As the Fed’s monetary-policy tightening becomes a reality, the World Bank predicts that capital flows to developing countries will fall from 4.6% of their GDP in 2013 to around 4% in 2016. But, if long-term US interest rates rise too fast, or policy shifts are not communicated well enough, or markets become volatile, capital flows could quickly plummet – possibly by more than 50% for a few months.

This scenario has the potential to disrupt growth in those emerging economies that have failed to take advantage of the recent capital inflows by pursuing reforms. The likely rise in interest rates will put considerable pressure on countries with large current-account deficits and high levels of foreign debt – a result of five years of credit expansion.

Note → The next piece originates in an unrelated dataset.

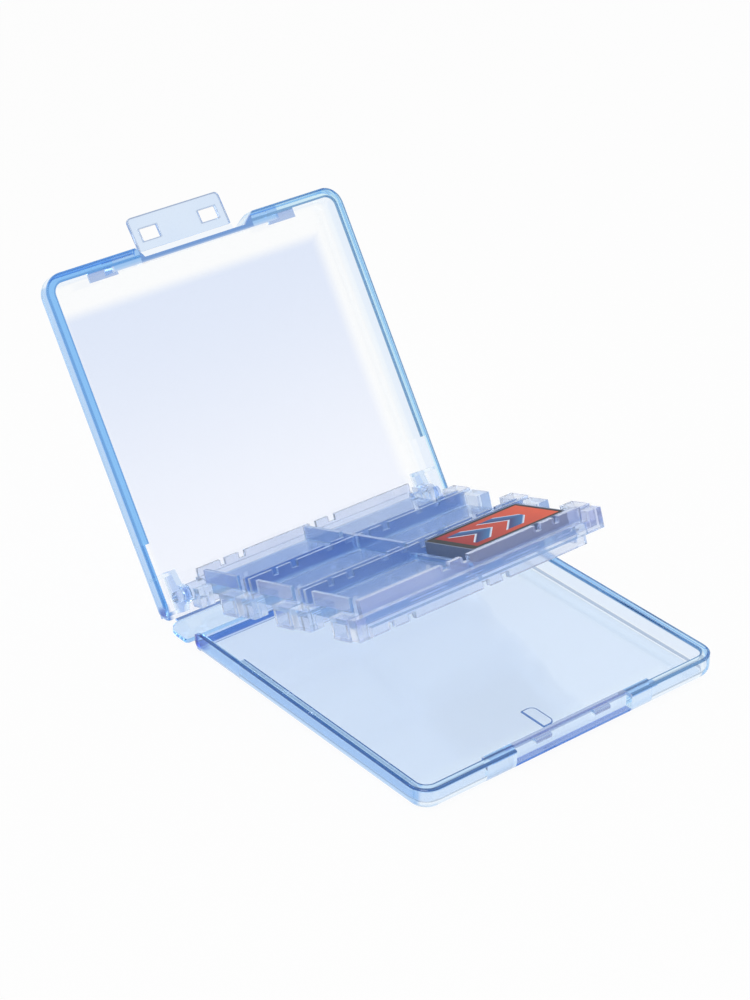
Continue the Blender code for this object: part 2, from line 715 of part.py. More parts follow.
def build():
    clear_scene()
    # a strip stands half turned in the shut case, between its shell and the upright spine
    rise = 2 * WEB_LENGTH * math.sin(math.radians(WEB_CLOSED_DEG))
    spine_length = CASE_THICKNESS - 2 * HINGE_HEIGHT - rise
    flat_line = 2 * WEB_LENGTH + spine_length
    to_origin = Matrix.Translation(Vector((0, SHELL_LENGTH / 2, 0)))
    lid_back = Matrix.Translation(Vector((0, 0, HINGE_HEIGHT - CASE_THICKNESS)))
    lid_turn = Matrix.Rotation(math.radians(-LID_OPEN_DEG), 4, "X")
    lid_there = Matrix.Translation(Vector((0, flat_line, HINGE_HEIGHT)))
    lid_place = to_origin @ lid_there @ lid_turn @ lid_back
    fold_y = -SHELL_LENGTH + FLAP_THICKNESS
    fold_z = CASE_THICKNESS - FLAP_SET_BACK - FLAP_THICKNESS
    flap_place = lid_place @ turn_about(fold_y, fold_z, -FLAP_LEAN_DEG)
    pin = lid_place @ Vector((0, -PIN_FROM_HINGE, HALF_THICKNESS))
    tray_place = Matrix.Translation(pin) @ Matrix.Rotation(math.radians(-TRAY_TILT_DEG), 4, "X")

    shell = material("base_plastic", (0.62, 0.76, 0.94), 0.08, 0.45, 0.6)
    lid_surface = material("lid_plastic", (0.66, 0.79, 0.95), 0.08, 0.45, 0.6)
    spine_surface = material("spine_plastic", (0.60, 0.74, 0.93), 0.10, 0.45, 0.6)
    base_web_surface = material("base_web_plastic", (0.40, 0.58, 0.88), 0.15, 0.55, 0.6)
    lid_web_surface = material("lid_web_plastic", (0.42, 0.60, 0.88), 0.15, 0.55, 0.6)
    flap_surface = material("flap_plastic", (0.82, 0.88, 0.97), 0.10, 0.45, 0.6)
    tray_surface = material("tray_plastic", (0.60, 0.68, 0.92), 0.20, 0.60, 0.6)
    card_surface = material("card_plastic", (0.36, 0.39, 0.44), 0.45, 1.0, 0.0)
    label_surface = material("label_print", (0.70, 0.16, 0.14), 0.35, 1.0, 0.0)

    finish(base_shell(), "base_shell", shell, to_origin)
    finish(web("web", BASE_WEB_HALF_WIDTH, 0), "base_hinge_web", base_web_surface, to_origin)
    finish(spine(spine_length), "spine_panel", spine_surface, to_origin)
    lid_web = web("web", LID_WEB_HALF_WIDTH, WEB_LENGTH + spine_length)
    finish(lid_web, "lid_hinge_web", lid_web_surface, to_origin)
    finish(turned_over(lid_shell()), "lid_shell", lid_surface, lid_place)
    finish(flap(), "latch_flap", flap_surface, flap_place)
    finish(tray(), "card_tray", tray_surface, tray_place)
    finish(card(), "game_card", card_surface, tray_place)
    finish(label(), "card_label", label_surface, tray_place)


build()
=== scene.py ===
import math

import bpy
from mathutils import Matrix, Vector


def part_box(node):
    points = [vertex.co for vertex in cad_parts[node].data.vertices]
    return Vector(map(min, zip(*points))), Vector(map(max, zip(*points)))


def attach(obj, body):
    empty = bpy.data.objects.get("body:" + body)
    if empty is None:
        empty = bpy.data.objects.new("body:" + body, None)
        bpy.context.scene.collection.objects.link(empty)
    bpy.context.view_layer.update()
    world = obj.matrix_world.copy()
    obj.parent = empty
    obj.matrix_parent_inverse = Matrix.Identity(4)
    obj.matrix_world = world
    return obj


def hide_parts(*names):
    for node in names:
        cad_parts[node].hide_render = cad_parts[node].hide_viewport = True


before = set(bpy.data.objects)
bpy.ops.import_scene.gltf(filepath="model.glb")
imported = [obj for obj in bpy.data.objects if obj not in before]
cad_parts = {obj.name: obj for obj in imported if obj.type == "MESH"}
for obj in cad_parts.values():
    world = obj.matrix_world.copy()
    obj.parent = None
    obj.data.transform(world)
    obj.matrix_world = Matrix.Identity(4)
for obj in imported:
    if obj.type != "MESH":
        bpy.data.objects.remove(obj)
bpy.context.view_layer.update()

MM = 0.001

# Camera, from both shells' outlines and the card's corners: angles in degrees, lens and sensor in mm
CAMERA_AIM = Vector((37.04, 78.44, 0.0)) * MM
CAMERA_AZIMUTH = -37.91
CAMERA_ELEVATION = 29.62
CAMERA_ROLL = -0.92
CAMERA_DISTANCE = 773.32 * MM
CAMERA_LENS = 97.92
CAMERA_NEAR = 0.01
CAMERA_FAR = 20.0
SENSOR = 36.0

# Studio: the light that falls on the case, and the white that the camera sees round it
SOFT_LIGHT = 0.65
SEEN_WHITE = 1.0
WHITE = (1.0, 1.0, 1.0, 1.0)
PAPER_GREY = (0.9, 0.9, 0.9, 1.0)
PAPER_GLOW_SHARE = 0.92
FLOOR_SIZE = 6.0
FLOOR_DROP = 0.02 * MM
LAMP_AIM = Vector((0.0, 0.05, 0.03))
KEY_SOFTBOX = {"place": (-0.7, -0.5, 1.1), "size": 0.7, "power": 5.0}
SIDE_SOFTBOX = {"place": (0.9, -0.3, 0.7), "size": 0.5, "power": 2.0}
BOUNCES = 24

# Own frames of the pieces: a place on the axis and the tilt about it, which the photographed pose gives
BASE_HINGE = Vector((0.0, 47.9, 0.3)) * MM
LID_HINGE = Vector((0.0, 61.889, 0.3)) * MM
LID_TURN = -122.64
TRAY_PIN = Vector((0.0, 59.562, 8.4406)) * MM
TRAY_TILT = -18.45
FLAP_FOLD = Vector((0.0, 111.4805, 80.8773)) * MM
FLAP_TURN = -128.64

# Clear plastic: its refraction, the flow in it, and how often light turns inside before it comes out
PLASTIC_IOR = 1.49
FLOW_SIZE = 9 * MM
CLOUD_SIZE = 14.0
TURNS_INSIDE = 6.0
LET_THROUGH = (0.95, 0.97, 1.0, 1.0)
CLEAR = 1.0
TRAY_CLEAR_SHARE = 0.84
WAVE = 0.004
STRIP_WAVE = 0.002

# Roughness of the polished walls, and how much the flow adds to it where it is thickest
SHELL_HAZE = 0.03
PANEL_ROUGHNESS = 0.09
SPINE_ROUGHNESS = 0.0
SPINE_HAZE = 0.03
STRIP_ROUGHNESS = 0.02
STRIP_HAZE = 0.04
FLAP_ROUGHNESS = 0.03
FLAP_HAZE = 0.04
TRAY_ROUGHNESS = 0.05
TRAY_HAZE = 0.08

# What each piece's plastic absorbs per metre, in red, green and blue
SHELL_ABSORBS = (16.0, 7.0, 1.0)
STRIP_ABSORBS = (50.0, 22.0, 4.0)
FLAP_ABSORBS = (60.0, 34.0, 6.0)
TRAY_ABSORBS = (22.0, 10.0, 2.0)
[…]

Indeed, last summer, when speculation that the Fed would soon begin to taper its purchases of long-term assets (so-called quantitative easing), financial-market pressures were strongest in markets suspected of having weak fundamentals. Turkey, Brazil, Indonesia, India, and South Africa – dubbed the “Fragile Five” – were hit particularly hard.

Similarly, some emerging-market currencies have come under renewed pressure in recent days, triggered in part by the devaluation of the Argentine peso and signs of a slowdown in Chinese growth, as well as doubts about these economies’ real strengths amid generally skittish market sentiment. Like the turbulence last summer, the current bout of market pressure is mainly affecting economies characterized by either domestic political tensions or economic imbalances.

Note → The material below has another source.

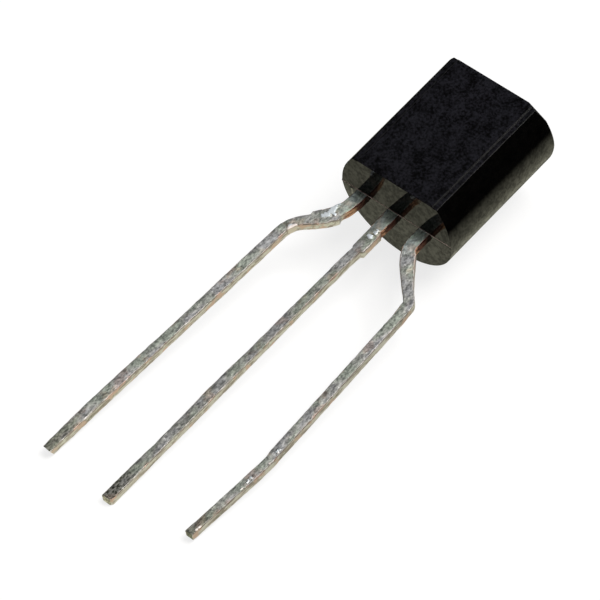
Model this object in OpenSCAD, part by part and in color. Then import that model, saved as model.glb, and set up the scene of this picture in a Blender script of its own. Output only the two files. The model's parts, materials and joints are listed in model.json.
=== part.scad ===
// Small-signal transistor in a moulded, D-shaped body with three formed leads.
// It lies as it comes to rest on a bench: on the lower edge of its round back and on the tip
// of the longest lead, with the flat face up. The legs point along -Y, and the origin is on
// the bench, at the middle of the space that the part fills.

/* [Body] */
// Height of the moulded body, along the leads
body_h = 5.2; // [4.4:0.05:6.5]
// Diameter of the round back
body_d = 4.48; // [3.8:0.02:5.6]
// Distance from the parting plane to the flat face
flat_dist = 1.47; // [1.1:0.01:1.9]
// How far the two ends slope back at the flat face, for release from the mould
front_draft = 0.083; // [0:0.001:0.2]
// How far the two ends slope back at the bottom of the round back
back_draft = 0.093; // [0:0.001:0.2]

/* [Leads] */
// Thickness of the sheet that the lead frame is stamped from
sheet_t = 0.35; // [0.25:0.01:0.5]
// Width of a leg
leg_w = 0.35; // [0.25:0.01:0.5]
// Width of a lead where it leaves the body
root_w = 0.46; // [0.36:0.01:0.6]
// Distance between neighbouring leads at the body
root_pitch = 1.27; // [1:0.01:1.6]
// Distance from the centre leg to the left leg, just past its second bend
left_spread = 2.45; // [1.8:0.01:3.2]
// Distance from the centre leg to the right leg, just past its second bend
right_spread = 2.67; // [1.8:0.01:3.2]
// Sideways place of the lead frame in the body
frame_shift = -0.12; // [-0.2:0.01:0.2]
// Length of the left lead below the body
left_len = 13.25; // [8:0.05:16]
// Length of the centre lead below the body
centre_len = 13.6; // [8:0.05:16]
// Length of the right lead below the body
right_len = 13; // [8:0.05:16]

/* [Forming] */
// Depth of the left lead's first bend below the body
left_first_bend = 0.98; // [0.7:0.01:1.2]
// Depth of the left lead's second bend
left_second_bend = 2.27; // [1.9:0.01:3]
// Depth of the right lead's first bend below the body
right_first_bend = 0.85; // [0.7:0.01:1.2]
// Depth of the right lead's second bend
right_second_bend = 2.4; // [1.9:0.01:3]
// How far the left leg leans out before its last stretch
left_lean = 0.32; // [0:0.005:0.6]
// How far the right leg leans out before its kink
right_lean = 0.3; // [0:0.005:0.6]
// How far the right leg's tip comes back in from the kink
right_return = 0.18; // [0:0.005:0.5]
// How far the centre leg's tip leans to the left
centre_lean = 0.12; // [0:0.005:0.4]
// Length of the left leg's straight last stretch
left_last = 1.85; // [1:0.05:3.5]
// Length of the right leg past its kink
right_last = 3.55; // [1:0.05:4.5]

/* [Tie bar stubs] */
// Width of a lead across the sheared stubs of the tie bar
stub_w = 0.5; // [0.4:0.01:0.65]
// Length of the stubs along the lead
stub_l = 0.82; // [0.5:0.01:1]
// Distance along the lead from the body to the stubs
stub_start = 0.97; // [0.9:0.01:1.3]
// Length of the wide root below the body
root_l = 0.84; // [0.3:0.01:0.88]

/* [Chip and its carriers] */
// Width of the die pad at the centre lead's inner end
pad_w = 1.6; // [1:0.05:2]
// Length of the die pad along the body
pad_l = 1.5; // [1:0.05:1.7]
// Depth of the die pad's near edge inside the body
pad_depth = 2.25; // [1.9:0.05:2.4]
// Width of a bond post at an outer lead's inner end
post_w = 0.72; // [0.5:0.02:0.9]
// Length of a bond post along the body
post_l = 1.1; // [0.6:0.05:1.3]
// Depth of a bond post's near edge inside the body
post_depth = 0.8; // [0.5:0.05:1]
// Side of the square silicon die
die_side = 0.7; // [0.35:0.01:0.9]
// Thickness of the die
die_t = 0.2; // [0.1:0.01:0.3]
// Thickness of the solder under the die
attach_t = 0.03; // [0.01:0.005:0.06]
// How far the solder shows past the die all round
attach_margin = 0.05; // [0.02:0.01:0.1]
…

But, for most developing countries, the story has not been so bleak. Financial markets in many developing countries have not come under significant pressure – either in the summer or now. Indeed, more than three-fifths of developing countries – many of which are strong economic performers that benefited from pre-crisis reforms (and thus attracted more stable capital inflows like foreign-direct investment) – actually appreciated last spring and summer.

Furthermore, returning to the athletic metaphor, some have continued to exercise their muscles and improve their stamina – even under pressure. Mexico, for example, opened its energy sector to foreign partnerships last year – a politically difficult reform that is likely to bring significant long-term benefits. Indeed, it arguably helped Mexico avoid joining the Fragile Five.

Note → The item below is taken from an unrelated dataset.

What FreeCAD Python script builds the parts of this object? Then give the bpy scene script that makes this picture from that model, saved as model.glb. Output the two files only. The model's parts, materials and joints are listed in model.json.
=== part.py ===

Stronger growth in high-income economies will also create opportunities for developing countries – for example, through increased import demand and new sources of investment. While these opportunities will be more difficult to capture than the easy capital inflows of the quantitative-easing era, the payoffs will be far more durable. But, in order to take advantage of them, countries, like athletes, must put in the work needed to compete successfully – through sound domestic policies that foster a business-friendly pro-competition environment, an attractive foreign-trade regime, and a healthy financial sector.

Part of the challenge in many countries will be to rebuild macroeconomic buffers that have been depleted during years of fiscal and monetary stimulus. Reducing fiscal deficits and bringing monetary policy to a more neutral plane will be particularly difficult in countries like the Fragile Five, where growth has been lagging.

As is true of an exhausted athlete who needs to rebuild strength, it is never easy for a political leader to take tough reform steps under pressure. But, for emerging economies, doing so is critical to restoring growth and enhancing citizens’ wellbeing. Surviving the crisis is one thing; emerging as a winner is something else entirely.